1. I am looking at the Old Town because I want a place for real life, not just holiday breaks. I assume that this is the best place for shops, schools and social events. Is that right?

2. Having checked out the town on Google maps, clearly the streets are narrow. That's not a problem per se, but how do people drive? Responsibly? Do you feel safe walking there? Are children safe walking there?

3. Is there (reliable) 3G coverage?

4. How difficult is it to have (reliable) internet put in? (My work requires that I have a reliable internet connection.)

5. I know that I will need a lawyer for the purchase and to provide the document needed to give us the right to purchase. Can you recommend a good, English-speaking lawyer?

6. Parking seems to be be a problem from Google maps? Is it?

7. In my background searches I found a posting which said there is dog mess everywhere. This is just one posting, but I would like to know if it is true? Do you find there is dog mess a lot of the time? Do the locals treat their animals responsibly?

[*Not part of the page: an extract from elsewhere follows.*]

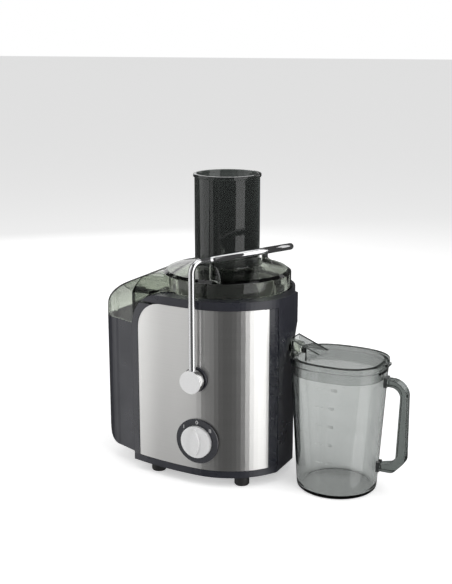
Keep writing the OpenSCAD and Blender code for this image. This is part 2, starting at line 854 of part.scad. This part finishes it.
module pulp_container() {
    at_axis() color([0.1, 0.1, 0.11]) difference() {
        intersection() {
            translate([0, 0, pulp_bottom]) linear_extrude(pulp_top - pulp_bottom) pulp_plan();
            rotate([90, 0, 0]) translate([0, 0, -150]) linear_extrude(300)
                polygon(concat([[-90, pulp_bottom]], arc([-pulp_left + 32, pulp_bottom + 26], 26, 270, 180, 10),
                               [[-pulp_left, 100], [-seam_left, pulp_top], [-90, pulp_top]]));
        }
        translate([0, 0, pulp_bottom + 2.4]) intersection() {
            linear_extrude(200) difference() {
                pulp_plan(pulp_wall);
                translate([pulp_right - pulp_wall, -100]) square([20, 200]);
            }
            rotate([90, 0, 0]) translate([0, 0, -150]) linear_extrude(300)
                polygon(concat([[-90, 0]], arc([-pulp_left + 32, 24], 23, 270, 180, 10),
                               [[-pulp_left + 3, 100], [-seam_left + 3, 180], [-90, 180]]));
        }
    }
}

// ------------------------------------------------------------------ jug

module at_jug() {
    at_axis() translate([jug_x, jug_y, 0]) children();
}

// jug's outline at a height: a circle at the base that turns into the oval rim
module jug_slice(z, d) {
    t = z / jug_h;
    translate([0, 0, z]) linear_extrude(0.01)
        polygon(oval(jug_base_r + t * (jug_rim_a - jug_base_r) - d, jug_base_r + t * (jug_rim_b - jug_base_r) - d,
                     72, 2 + t * (rim_power - 2)));
}

module jug_body() {
    at_jug() color([0.55, 0.58, 0.56, 0.5]) difference() {
        hull() {
            jug_slice(0, 1.5);
            jug_slice(2, 0);
            jug_slice(jug_h - 0.01, 0);
        }
        hull() {
            jug_slice(3, jug_wall + 2);
            jug_slice(6, jug_wall);
            jug_slice(jug_h + 5, jug_wall);
        }
    }
}

// a flat strap: a wide bend at the top, and a short slope back to the jug at the bottom
module jug_handle() {
    right = handle_x - jug_x;
    t = handle_t;
    bend = [right - 21, 128];
    at_jug() color([0.4, 0.43, 0.42, 0.7]) translate([0, handle_w / 2, 0]) rotate([90, 0, 0]) linear_extrude(handle_w)
        polygon(concat([[63, 148.5]], arc(bend, 20.5, 90, 4, 12), arc([right - 10, 50], 10, 0, -45, 5),
                       arc([right - 19, 40], 10, -45, -90, 5), [[57, 30]],
                       [[57, 30 + t]], arc([right - 19 - t * 0.3, 40 + t * 0.7], 5, -90, -45, 4),
                       arc([right - 10 - t * 0.8, 50 + t * 0.2], 5, -45, 0, 4),
                       arc(bend, 20.5 - t, 4, 90, 10), [[63, 148.5 - t]]));
}

module handle_clips() {
    at_jug() color([0.12, 0.13, 0.13]) {
        translate([58.7, -7, 138]) cube([4.2, 14, 12.5]);
        translate([52.7, -7, 28]) cube([4.2, 14, 12.5]);
    }
}

// raised hood of the jug's lid, over the machine's spout
module hood_side(d) {
    rotate([90, 0, 0]) translate([0, 0, d - hood_w / 2]) linear_extrude(hood_w - 2 * d)
        polygon([[hood_left - d, lid_z + lid_t - 2.2 - d], [hood_left - d, hood_top - d],
                 [hood_right - d, lid_z + lid_t - 2.2 - d]]);
}

module jug_lid() {
    hood_y = spout_y - jug_y;
    at_jug() color([0.5, 0.53, 0.51, 0.6]) difference() {
        union() {
            translate([0, 0, lid_z]) linear_extrude(lid_t) polygon(oval(jug_rim_a + 1, jug_rim_b + 1, 96, rim_power));
            translate([0, 0, lid_z - 13]) linear_extrude(13.1)
                polygon(oval(jug_rim_a - jug_wall - 1, jug_rim_b - jug_wall - 1, 96, rim_power));
            translate([jug_rim_a - 1, -7, lid_z + 4]) cube([6, 14, 3]);
            translate([0, hood_y, 0]) hood_side(0);
        }
        translate([0, 0, lid_z - 14]) linear_extrude(14 + lid_t - 2.2)
            polygon(oval(jug_rim_a - jug_wall - 3.2, jug_rim_b - jug_wall - 3.2, 96, rim_power));
        translate([-80, hood_y - hood_w / 2 + 2, lid_z - 20]) cube([50, hood_w - 4, 24]);
        translate([0, hood_y, 0]) hood_side(2);
        translate([-70, hood_y - hood_w / 2 + 2, lid_z + 3]) cube([25, hood_w - 4, 6]);
    }
}

// ------------------------------------------------------------------ drawing

base_plate();
feet();
foot_screws();
housing();
front_frame();
front_panel();
top_ring();
dial_ring();
speed_switch();
control_board();
safety_switch();
cord_gland();
motor_mounts();
motor_screws();
lower_bracket();
upper_bracket();
stator_core();
field_coils();
lower_bearing();
upper_bearing();
brush_holders();
carbon_brushes();
brush_springs();
pivot_bosses();
pivot_pins();
juice_bowl();
shaft_seal();
cover();
pulp_chute();
cover_tabs();
feed_tube();
motor_shaft();
armature_core();
armature_winding();
commutator();
cooling_fan();
drive_coupling();
basket_base();
sieve();
grater_disc();
basket_rim();
arm_rod();
arm_hubs();
arm_caps();
speed_knob();
knob_stem();
pulp_container();
jug_body();
jug_handle();
handle_clips();
jug_lid();
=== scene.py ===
import json
import math

import bmesh
import bpy
from mathutils import Matrix, Vector


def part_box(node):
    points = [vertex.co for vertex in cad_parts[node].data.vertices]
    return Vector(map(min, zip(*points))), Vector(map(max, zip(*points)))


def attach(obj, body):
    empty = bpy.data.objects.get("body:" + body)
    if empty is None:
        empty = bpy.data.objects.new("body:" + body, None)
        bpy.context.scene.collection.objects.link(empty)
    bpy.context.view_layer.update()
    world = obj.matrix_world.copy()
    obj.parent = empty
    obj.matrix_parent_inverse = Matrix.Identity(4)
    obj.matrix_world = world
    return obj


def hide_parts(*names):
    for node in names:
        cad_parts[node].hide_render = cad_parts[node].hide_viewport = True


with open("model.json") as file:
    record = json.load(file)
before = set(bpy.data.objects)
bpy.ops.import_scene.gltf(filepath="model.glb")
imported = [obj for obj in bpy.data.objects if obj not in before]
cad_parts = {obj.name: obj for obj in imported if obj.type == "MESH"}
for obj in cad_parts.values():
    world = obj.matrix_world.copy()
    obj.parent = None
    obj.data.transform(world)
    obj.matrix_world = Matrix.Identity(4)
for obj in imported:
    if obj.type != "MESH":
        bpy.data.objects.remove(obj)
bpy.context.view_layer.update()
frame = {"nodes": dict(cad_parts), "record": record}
nodes = frame["nodes"]
MM = 0.001

# ---------------------------------------------------------------- places taken from the frame

tube_low, tube_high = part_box("feed_tube")
AXIS = Vector(((tube_low[0] + tube_high[0]) / 2, 0, 0))     # the feed tube's vertical axis


def at(x, y, z):
    """A point in metres from millimetres, measured from the feed tube's axis on the table."""
    return AXIS + Vector((x, y, z)) * MM


# ---------------------------------------------------------------- camera

CAMERA_PLACE = (580, -1167, 545)
CAMERA_AZIMUTH = math.radians(26.5)
CAMERA_PITCH = math.radians(13.65)
LENS = 63.8
SENSOR_WIDTH = 36

camera_data = bpy.data.cameras.new("camera")
camera_data.lens = LENS
camera_data.sensor_width = SENSOR_WIDTH
camera = bpy.data.objects.new("camera", camera_data)
camera.location = at(*CAMERA_PLACE)
camera.rotation_euler = (math.pi / 2 - CAMERA_PITCH, 0, CAMERA_AZIMUTH)
bpy.context.collection.objects.link(camera)
scene = bpy.context.scene
scene.camera = camera
scene.view_settings.view_transform = "Standard"
scene.view_settings.look = "None"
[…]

8. Are people - I'm not sure how to say it - "civilised" (or at least civil)? I have spent a lot of time outside the UK in Russia and other places. I really want to put down roots somewhere where people treat each other with respect and decency.

9. Is Spanish enough? I speak another language fluently and have a background in languages so I'm not worried about learning it. Does everyone speak it or do you need Valencian as well?

10. How do the local men treat women? Are they respectful or do women get unwanted and persistent attention? My wife is an attractive woman and I don't want her to be harassed when she's out on her own.

11. Are there communal places for children to play (parks, woods, playgrounds)? Do you think it's a good place to grow up. Is it someone you would like to have grown up? Do your children like it?

12. I assume that the Playa area is just for holidays. Is that right? Or are there schools and other amenities there? Is it a better / worse area for 365 day a year life?

13. What in your view are the downsides to living in Oliva?

14. I want to be somewhere close to the sea but not in a kiss-me-quick-hat environment. I have been looking at Oliva because I felt it was quite a pretty and "normal" Spanish town, while also close to the sea. Am I right? Or is it full of drunks in swimming trunks in summer?

15. How do people (locals) regard the English (and other outsiders)?

I think that's it. Any help you feel able to give me with my list of questions will be much appreciated!


----------



## snikpoh (Nov 19, 2007)

Rainhawk said:


> Hi there!
> 
> I am looking seriously at moving to Oliva, Spain. I have done a lot of research, but I still have questions. Thanks in advance to anyone who can answer the ones below!!!
> 
> ...



I live about 30 minutes inland from Oliva but it is where we choose to go to the beach. It is a lovely town with lots going for it. There are many other nationalities living there with Germans being the most obvious. (in my opinion)

I'm sure someone will come along who actually lives there and give a more detailed view.


----------



## Rainhawk (Oct 25, 2012)

That's really good of you. Thank you.


----------